Our best option is to innovate our way out of the problem. Ideally, we'd figure out a way to make what we need without those elements. In the shorter term, however, we'd want to figure out a way to obtain those necessary elements without either trying to push China around or reopening dirty mines. If the innovation manages to help solve an otherwise unrelated problem, too--a so-called "economy of scope"--so much the better.

Researchers from Leeds' Faculty of Engineering have discovered how to recover significant quantities of rare-earth oxides, present in titanium dioxide minerals. [...] The Leeds breakthrough came as Professor Jha and his team were fine-tuning a patented industrial process they have developed to extract higher yields of titanium dioxide and refine it to over 99 per cent purity. Not only does the technology eliminate hazardous wastes, cut costs and carbon dioxide emissions, the team also discovered they can extract significant quantities of rare earth metal oxides as co-products of the refining process.

This is, to me, a perfect example of how we should deal with resource problems. Not by simply fighting over the remaining scraps, or trying to get at marginal sources, but by looking at ways to increase supplies while reducing waste, with methods that have a smaller impact on the planet.

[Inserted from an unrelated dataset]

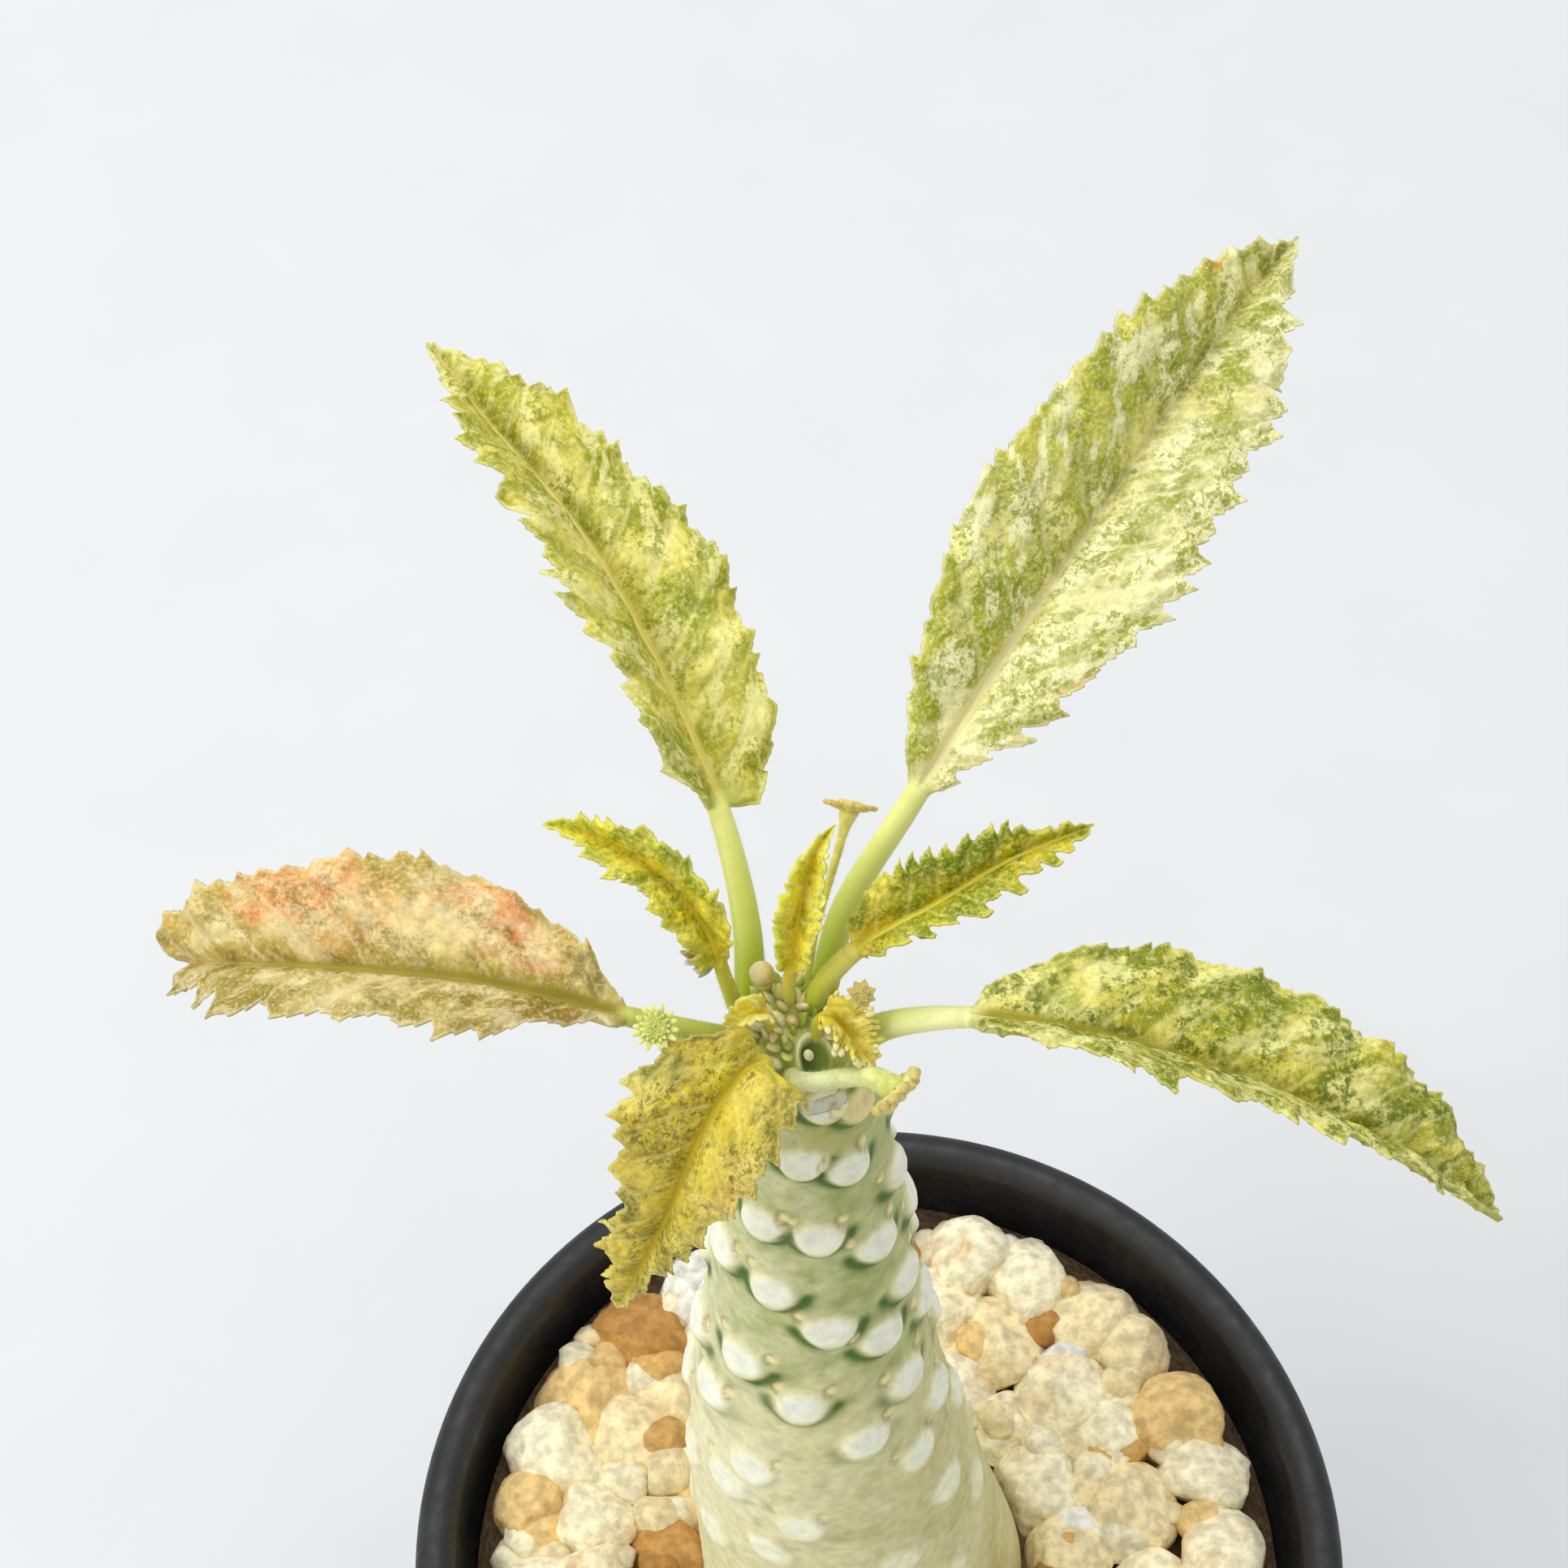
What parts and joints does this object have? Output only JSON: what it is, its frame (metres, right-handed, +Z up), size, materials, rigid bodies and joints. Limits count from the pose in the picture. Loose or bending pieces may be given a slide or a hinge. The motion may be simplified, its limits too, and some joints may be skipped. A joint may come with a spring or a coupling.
{
  "type": "potted plant",
  "caption": "Young caudex plant in a small black nursery pot: a tapering scarred trunk with toothed variegated leaves, small flower heads and pumice gravel.",
  "frame": {"origin": "centre of the pot's foot, on the plane it rests on", "axes": "+Z up along the pot's axis, -Y towards the front of the plant as pictured, +X to its right"},
  "size_m": [0.0985, 0.0944, 0.2065],
  "materials": {
    "pot_plastic": "matt black moulded plastic",
    "pumice": "rough cream pumice grains",
    "trunk_skin": "waxy grey-green succulent skin with cream leaf scars",
    "leaf_lime": "puckered lime and cream leaf flecked with green",
    "leaf_salmon": "puckered olive leaf with salmon and cream patches",
    "leaf_golden": "young golden leaf flecked with green",
    "bloom_cream": "downy pale green and cream"
  },
  "bodies": {
    "root": {"pot": "pot_plastic", "gravel": "pumice", "trunk": "trunk_skin", "leaf_back_left": "leaf_lime", "leaf_back_right": "leaf_lime", "leaf_right": "leaf_lime", "leaf_left": "leaf_salmon", "leaf_front": "leaf_golden", "leaf_young_left": "leaf_golden", "leaf_young_centre": "leaf_golden", "leaf_young_right": "leaf_golden", "leaf_crisp": "leaf_golden", "leaf_curl": "leaf_golden", "bloom_back": "bloom_cream", "bloom_right": "bloom_cream", "bloom_left": "bloom_cream", "bloom_front": "bloom_cream", "bloom_bud": "bloom_cream"}
  },
  "joints": []
}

Can we do it for every limited resource? Probably not--but focusing research into how to use resources more efficiently, how to extract the resources with less waste, and ultimately how to move beyond them entirely will bring enormous benefits.

2 comments:

righways said...

Unless oil from Middle East, China did not use its rare-earth as economic weapon as the rare-earth price is maintained at relatively low and freely available developed nations til now. Just as oil, as rare-earth is limited, easily depletable resource with strategic importance to high tech industries, China must restrict the rare-earth production in future.

righways said...

Unless oil from Middle East, China did not use its rare-earth as economic weapon as the rare-earth price is maintained at relatively low and freely available to developed nations til now. Just as oil, as rare-earth is limited, easily depletable resource with strategic importance to high tech industries, China must restrict the rare-earth production in future.